The Dairy Farm could set a new record in the collective sale sector

In the past time, the collective sales in Singapore that involved residential developments were more than surprising. Not on rare occasions, they were sold for impressive sums, becoming a great deal for those that decided to opt for this solution. At the moment, Farrer Court holds the record in this sector, which was sold in 2007 for the stunning sum of $1.34 billion. A consortium led by CapitaLand represented the winning bidder, turning the development into what is known today as d’Leedon, a modern development with a total number of 1,715 units. But, if The Diary Farm gets all the approvals it needs for the owners, then its starting price has high chances of reaching $1.68 billion, which will definitely be a new record. In fact, all the owners of this freehold development are meeting at the end of the week, to discuss the terms concerning this collective sale.

At the moment, The Dairy Farm provides 477 units for residential use and 10 commercial units, which are currently occupied by various shops. The owners of all of these units will soon meet so that everybody agrees with the future procedures of the sale. As mentioned earlier, the prices they will ask for the property, which spans over a surface of 750,019 square feet, will be $1.68 billion, meaning that this will be the highest asking price for a collective sale so far, in the residential sector. Still, The Dairy Farm is not the only one set to win the first position when it comes to the most generous purchasing price. Other developments are looking to establish a new record of the kind, and Pine Grove is one of them. Located in the proximity of the Ulu Pandan Road, the owners of this development are asking a similar amount of money, which is a minimum of $1.65 billion. Currently, 73% of the owners provided their approval for the sale in the case of this property.

Getting back to The Dairy Farm, it is worth mentioning that there was a previous attempt at a collective sale, but with no results. This happened in 2007, but, as you can tell, the property that was then called Dairy Farm Estate, was not sold. This time, the collective sale committee in charge of the process hopes to get 80% of the required signatures from owners, which is the threshold for making the sale happen, in just 6 weeks. The committee hopes that the fact that the owners will get double the resale value of their units will convince them to go ahead and offer their approval. Also, the relatively aged units may require repairs and maintenance, which can turn out to be quite expensive, which is another factor that may influence owners to sell now.

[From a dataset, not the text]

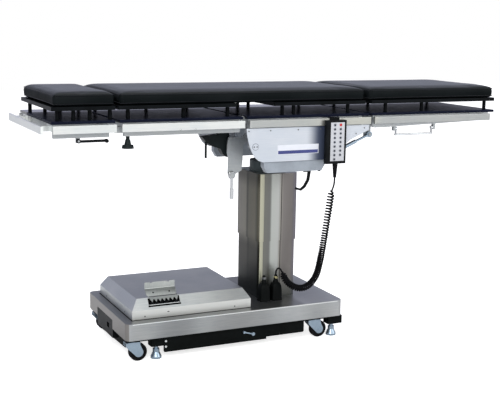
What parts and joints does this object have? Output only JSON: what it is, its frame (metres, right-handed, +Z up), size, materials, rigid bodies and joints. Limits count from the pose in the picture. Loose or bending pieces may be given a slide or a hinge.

According to consultants, the location of the development is more than attractive, although its size and price may make bidders want to form consortiums to have a higher winning change and to reduce risks. They also added that the developers who are looking to get the site should consider whether the property market in Singapore will be capable of assimilating the 1,500 units provided by this development, in the coming 2 years. But, having in mind that there are no too many collective sales in the area, there is barely any competition for this site. Also, whoever will acquire this freehold property should seriously consider developing units that address the needs of a family, due to the location of the property.